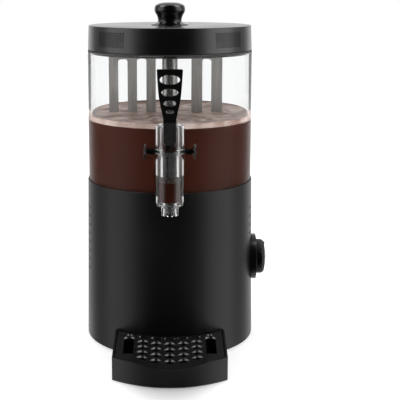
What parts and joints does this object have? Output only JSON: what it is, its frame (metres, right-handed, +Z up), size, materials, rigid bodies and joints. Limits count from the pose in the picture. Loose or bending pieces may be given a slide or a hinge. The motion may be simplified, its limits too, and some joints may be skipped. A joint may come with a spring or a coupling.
{
  "type": "hot drink dispenser",
  "caption": "Countertop hot drink dispenser: round heated base, clear bowl with turning stirrer, lid with knob, clear pull-lever tap and drip tray with pierced grille.",
  "frame": {"origin": "middle of the base plate's underside, on the upright axis of base, bowl and lid; the feet reach 4 mm below it", "axes": "+Z up, -Y to the front where the tap and the drip tray are, +X to the side with the thermostat dial"},
  "size_m": [0.2359, 0.3019, 0.4331],
  "materials": {
    "casing_black": "satin",
    "matte_black": "matte",
    "gloss_black": "gloss",
    "dark_grey": "satin",
    "clear": "clear",
    "steel": "brushed",
    "spring_steel": "dark",
    "aluminium": "cast",
    "brass": "plain",
    "rubber_black": "matte",
    "seal_grey": "matte"
  },
  "bodies": {
    "base": {"base_casing": "casing_black", "base_plate": "steel", "foot_1": "rubber_black", "foot_2": "rubber_black", "foot_3": "rubber_black", "foot_4": "rubber_black", "foot_screw_1": "steel", "foot_screw_2": "steel", "foot_screw_3": "steel", "foot_screw_4": "steel", "bowl_gasket": "seal_grey", "heating_plate": "aluminium", "heating_element": "steel", "motor_bracket": "steel", "gearbox": "aluminium", "motor": "steel", "motor_screw_1": "steel", "motor_screw_2": "steel", "thermostat": "matte_black", "dial_bezel": "matte_black", "mains_inlet": "matte_black", "switch_frame": "matte_black"},
    "dial": {"thermostat_dial": "matte_black", "thermostat_spindle": "brass"},
    "rocker": {"switch_rocker": "gloss_black"},
    "drive": {"drive_shaft": "steel", "shaft_coupling": "aluminium"},
    "bowl": {"bowl": "clear", "column": "steel", "column_gasket": "seal_grey", "column_nut": "steel", "column_bush_lower": "seal_grey", "column_bush_upper": "seal_grey", "tap_body": "clear", "tap_gasket": "seal_grey", "tap_nut": "matte_black", "tap_nozzle": "clear", "lever_spring_left": "spring_steel", "lever_spring_right": "spring_steel"},
    "stirrer": {"stirrer": "steel", "stirrer_nut": "steel"},
    "lid": {"lid": "gloss_black", "lid_knob": "gloss_black", "knob_screw": "steel", "lid_seal": "seal_grey"},
    "lever": {"tap_lever": "gloss_black", "pivot_pin": "steel", "pin_cap_left": "clear", "pin_cap_right": "clear"},
    "piston": {"piston": "dark_grey", "piston_ring": "rubber_black", "outlet_plug": "rubber_black"},
    "tray": {"drip_tray": "matte_black"},
    "grille": {"tray_grille": "matte_black"}
  },
  "joints": [
    {"name": "dial_turn", "type": "hinge", "parent": "base", "child": "dial", "pos_m": [0.11, 0, 0.099], "axis": [1, 0, 0], "range_deg": [0, 270]},
    {"name": "rocker_tip", "type": "hinge", "parent": "base", "child": "rocker", "pos_m": [0.028, 0.11096, 0.032], "axis": [-1, 0, 0], "range_deg": [0, 18]},
    {"name": "shaft_spin", "type": "hinge", "parent": "base", "child": "drive", "pos_m": [0, 0, 0.15], "axis": [0, 0, 1], "continuous": true},
    {"name": "bowl_lift", "type": "slide", "parent": "base", "child": "bowl", "axis": [0, 0, 1], "range_m": [0, 0.2]},
    {"name": "stirrer_spin", "type": "hinge", "parent": "bowl", "child": "stirrer", "pos_m": [0, 0, 0.38], "axis": [0, 0, 1], "continuous": true},
    {"name": "lid_lift", "type": "slide", "parent": "bowl", "child": "lid", "axis": [0, 0, 1], "range_m": [0, 0.06]},
    {"name": "lever_pull", "type": "hinge", "parent": "bowl", "child": "lever", "pos_m": [0, -0.146, 0.264], "axis": [1, 0, 0], "range_deg": [0, 45], "stiffness_Nm_per_rad": 0.12, "springref_deg": -28.65},
    {"name": "piston_rise", "type": "slide", "parent": "bowl", "child": "piston", "axis": [0, 0, 1], "range_m": [0, 0.0036]},
    {"name": "tray_pull", "type": "slide", "parent": "base", "child": "tray", "axis": [0, -1, 0], "range_m": [0, 0.12]},
    {"name": "grille_lift", "type": "slide", "parent": "tray", "child": "grille", "axis": [0, 0, 1], "range_m": [0, 0.04]}
  ],
  "couplings": [
    {"joint": "piston_rise", "follows": "lever_pull", "m_per_rad": 0.0045},
    {"joint": "shaft_spin", "follows": "stirrer_spin", "ratio": 1}
  ]
}
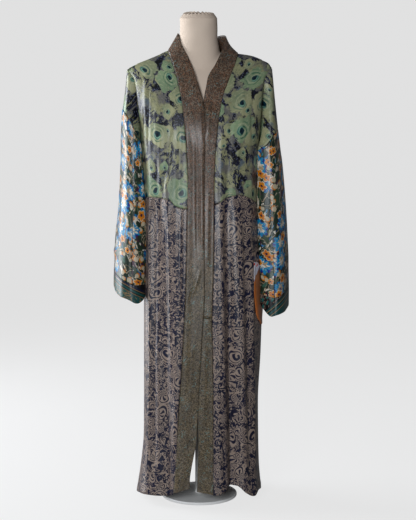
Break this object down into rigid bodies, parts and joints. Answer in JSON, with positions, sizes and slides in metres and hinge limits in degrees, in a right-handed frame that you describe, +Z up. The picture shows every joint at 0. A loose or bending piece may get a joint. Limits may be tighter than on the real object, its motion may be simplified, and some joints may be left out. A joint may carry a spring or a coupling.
{
  "type": "kimono on dress form",
  "caption": "Long open-front kimono robe in pieced printed silk with a neck band, dropped sleeves and cuffs, on a limbless dress form with a round stand.",
  "frame": {"origin": "centre of the underside of the stand's base, on the floor", "axes": "+Z up the pole to the neck, -Y to the front of the kimono, +X to the wearer's left"},
  "size_m": [0.5151, 0.2909, 1.413],
  "materials": {
    "bodice": "printed silk, sage and navy roses",
    "skirt": "printed silk, navy scrolls on taupe",
    "sleeve": "printed silk, daisies on dark green",
    "cuff": "printed silk, dark border",
    "band": "printed silk, fine taupe mosaic",
    "pocket": "printed silk, mottled orange",
    "form": "cream jersey cover",
    "stand": "pale satin paint"
  },
  "bodies": {
    "root": {"bodice_front_right": "bodice", "bodice_front_left": "bodice", "bodice_back": "bodice", "skirt_front_right": "skirt", "skirt_front_left": "skirt", "skirt_back_right": "skirt", "skirt_back_left": "skirt", "sleeve_right": "sleeve", "sleeve_left": "sleeve", "cuff_right": "cuff", "cuff_left": "cuff", "band_right": "band", "band_left": "band", "band_left_lower": "band", "pocket_facing": "pocket", "form_torso": "form", "form_neck": "form", "stand_pole": "stand", "stand_base": "stand"}
  },
  "joints": []
}
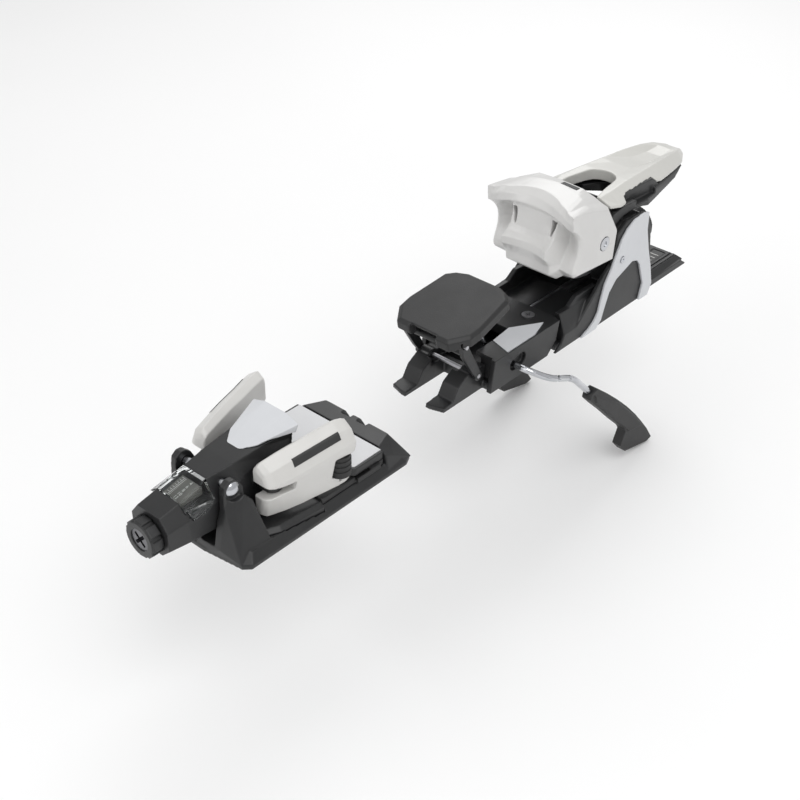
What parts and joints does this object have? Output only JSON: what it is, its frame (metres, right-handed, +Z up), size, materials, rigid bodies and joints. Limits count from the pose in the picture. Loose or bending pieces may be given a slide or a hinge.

■ **Written exercise**: Output all of the data again, exactly.

■ **Solution to the problem**:
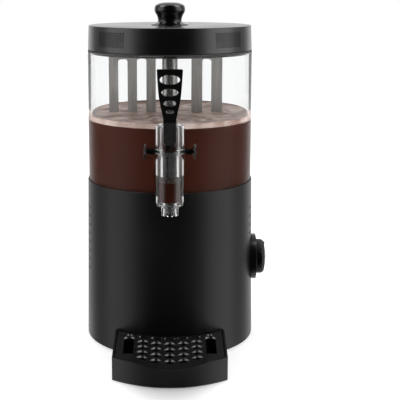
What parts and joints does this object have? Output only JSON: what it is, its frame (metres, right-handed, +Z up), size, materials, rigid bodies and joints. Limits count from the pose in the picture. Loose or bending pieces may be given a slide or a hinge. The motion may be simplified, its limits too, and some joints may be skipped. A joint may come with a spring or a coupling.
{
  "type": "hot drink dispenser",
  "caption": "Countertop hot drink dispenser: round heated base, clear bowl with turning stirrer, lid with knob, clear pull-lever tap and drip tray with pierced grille.",
  "frame": {"origin": "middle of the base plate's underside, on the upright axis of base, bowl and lid; the feet reach 4 mm below it", "axes": "+Z up, -Y to the front where the tap and the drip tray are, +X to the side with the thermostat dial"},
  "size_m": [0.2359, 0.3019, 0.4331],
  "materials": {
    "casing_black": "satin",
    "matte_black": "matte",
    "gloss_black": "gloss",
    "dark_grey": "satin",
    "clear": "clear",
    "steel": "brushed",
    "spring_steel": "dark",
    "aluminium": "cast",
    "brass": "plain",
    "rubber_black": "matte",
    "seal_grey": "matte"
  },
  "bodies": {
    "base": {"base_casing": "casing_black", "base_plate": "steel", "foot_1": "rubber_black", "foot_2": "rubber_black", "foot_3": "rubber_black", "foot_4": "rubber_black", "foot_screw_1": "steel", "foot_screw_2": "steel", "foot_screw_3": "steel", "foot_screw_4": "steel", "bowl_gasket": "seal_grey", "heating_plate": "aluminium", "heating_element": "steel", "motor_bracket": "steel", "gearbox": "aluminium", "motor": "steel", "motor_screw_1": "steel", "motor_screw_2": "steel", "thermostat": "matte_black", "dial_bezel": "matte_black", "mains_inlet": "matte_black", "switch_frame": "matte_black"},
    "dial": {"thermostat_dial": "matte_black", "thermostat_spindle": "brass"},
    "rocker": {"switch_rocker": "gloss_black"},
    "drive": {"drive_shaft": "steel", "shaft_coupling": "aluminium"},
    "bowl": {"bowl": "clear", "column": "steel", "column_gasket": "seal_grey", "column_nut": "steel", "column_bush_lower": "seal_grey", "column_bush_upper": "seal_grey", "tap_body": "clear", "tap_gasket": "seal_grey", "tap_nut": "matte_black", "tap_nozzle": "clear", "lever_spring_left": "spring_steel", "lever_spring_right": "spring_steel"},
    "stirrer": {"stirrer": "steel", "stirrer_nut": "steel"},
    "lid": {"lid": "gloss_black", "lid_knob": "gloss_black", "knob_screw": "steel", "lid_seal": "seal_grey"},
    "lever": {"tap_lever": "gloss_black", "pivot_pin": "steel", "pin_cap_left": "clear", "pin_cap_right": "clear"},
    "piston": {"piston": "dark_grey", "piston_ring": "rubber_black", "outlet_plug": "rubber_black"},
    "tray": {"drip_tray": "matte_black"},
    "grille": {"tray_grille": "matte_black"}
  },
  "joints": [
    {"name": "dial_turn", "type": "hinge", "parent": "base", "child": "dial", "pos_m": [0.11, 0, 0.099], "axis": [1, 0, 0], "range_deg": [0, 270]},
    {"name": "rocker_tip", "type": "hinge", "parent": "base", "child": "rocker", "pos_m": [0.028, 0.11096, 0.032], "axis": [-1, 0, 0], "range_deg": [0, 18]},
    {"name": "shaft_spin", "type": "hinge", "parent": "base", "child": "drive", "pos_m": [0, 0, 0.15], "axis": [0, 0, 1], "continuous": true},
    {"name": "bowl_lift", "type": "slide", "parent": "base", "child": "bowl", "axis": [0, 0, 1], "range_m": [0, 0.2]},
    {"name": "stirrer_spin", "type": "hinge", "parent": "bowl", "child": "stirrer", "pos_m": [0, 0, 0.38], "axis": [0, 0, 1], "continuous": true},
    {"name": "lid_lift", "type": "slide", "parent": "bowl", "child": "lid", "axis": [0, 0, 1], "range_m": [0, 0.06]},
    {"name": "lever_pull", "type": "hinge", "parent": "bowl", "child": "lever", "pos_m": [0, -0.146, 0.264], "axis": [1, 0, 0], "range_deg": [0, 45], "stiffness_Nm_per_rad": 0.12, "springref_deg": -28.65},
    {"name": "piston_rise", "type": "slide", "parent": "bowl", "child": "piston", "axis": [0, 0, 1], "range_m": [0, 0.0036]},
    {"name": "tray_pull", "type": "slide", "parent": "base", "child": "tray", "axis": [0, -1, 0], "range_m": [0, 0.12]},
    {"name": "grille_lift", "type": "slide", "parent": "tray", "child": "grille", "axis": [0, 0, 1], "range_m": [0, 0.04]}
  ],
  "couplings": [
    {"joint": "piston_rise", "follows": "lever_pull", "m_per_rad": 0.0045},
    {"joint": "shaft_spin", "follows": "stirrer_spin", "ratio": 1}
  ]
}
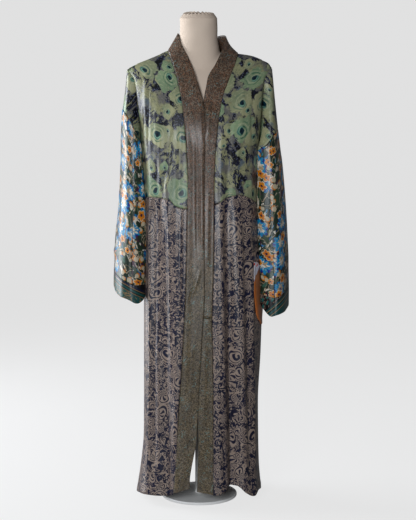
Break this object down into rigid bodies, parts and joints. Answer in JSON, with positions, sizes and slides in metres and hinge limits in degrees, in a right-handed frame that you describe, +Z up. The picture shows every joint at 0. A loose or bending piece may get a joint. Limits may be tighter than on the real object, its motion may be simplified, and some joints may be left out. A joint may carry a spring or a coupling.
{
  "type": "kimono on dress form",
  "caption": "Long open-front kimono robe in pieced printed silk with a neck band, dropped sleeves and cuffs, on a limbless dress form with a round stand.",
  "frame": {"origin": "centre of the underside of the stand's base, on the floor", "axes": "+Z up the pole to the neck, -Y to the front of the kimono, +X to the wearer's left"},
  "size_m": [0.5151, 0.2909, 1.413],
  "materials": {
    "bodice": "printed silk, sage and navy roses",
    "skirt": "printed silk, navy scrolls on taupe",
    "sleeve": "printed silk, daisies on dark green",
    "cuff": "printed silk, dark border",
    "band": "printed silk, fine taupe mosaic",
    "pocket": "printed silk, mottled orange",
    "form": "cream jersey cover",
    "stand": "pale satin paint"
  },
  "bodies": {
    "root": {"bodice_front_right": "bodice", "bodice_front_left": "bodice", "bodice_back": "bodice", "skirt_front_right": "skirt", "skirt_front_left": "skirt", "skirt_back_right": "skirt", "skirt_back_left": "skirt", "sleeve_right": "sleeve", "sleeve_left": "sleeve", "cuff_right": "cuff", "cuff_left": "cuff", "band_right": "band", "band_left": "band", "band_left_lower": "band", "pocket_facing": "pocket", "form_torso": "form", "form_neck": "form", "stand_pole": "stand", "stand_base": "stand"}
  },
  "joints": []
}
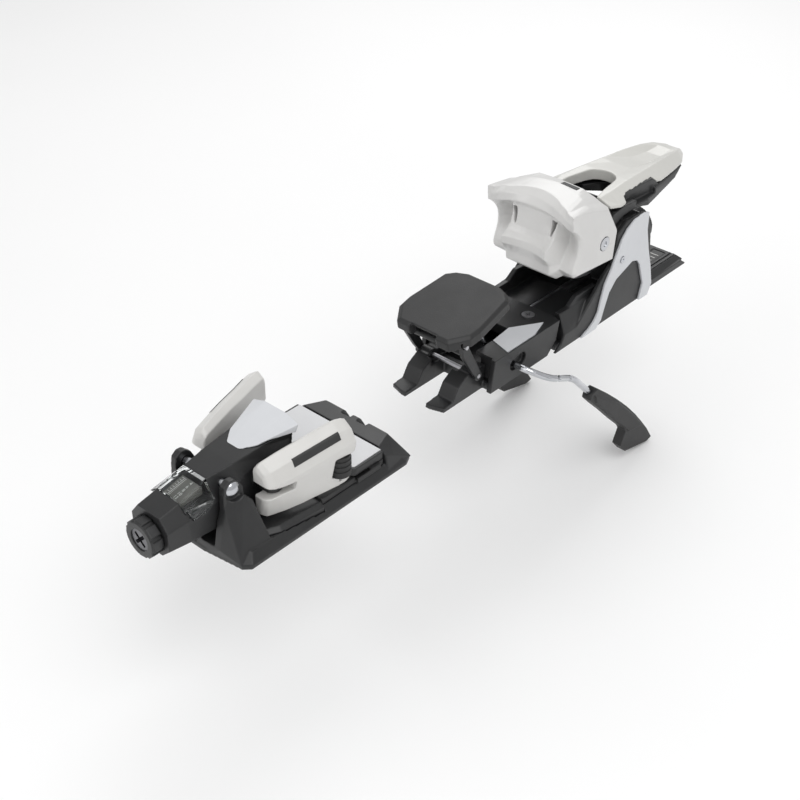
What parts and joints does this object have? Output only JSON: what it is, its frame (metres, right-handed, +Z up), size, materials, rigid bodies and joints. Limits count from the pose in the picture. Loose or bending pieces may be given a slide or a hinge.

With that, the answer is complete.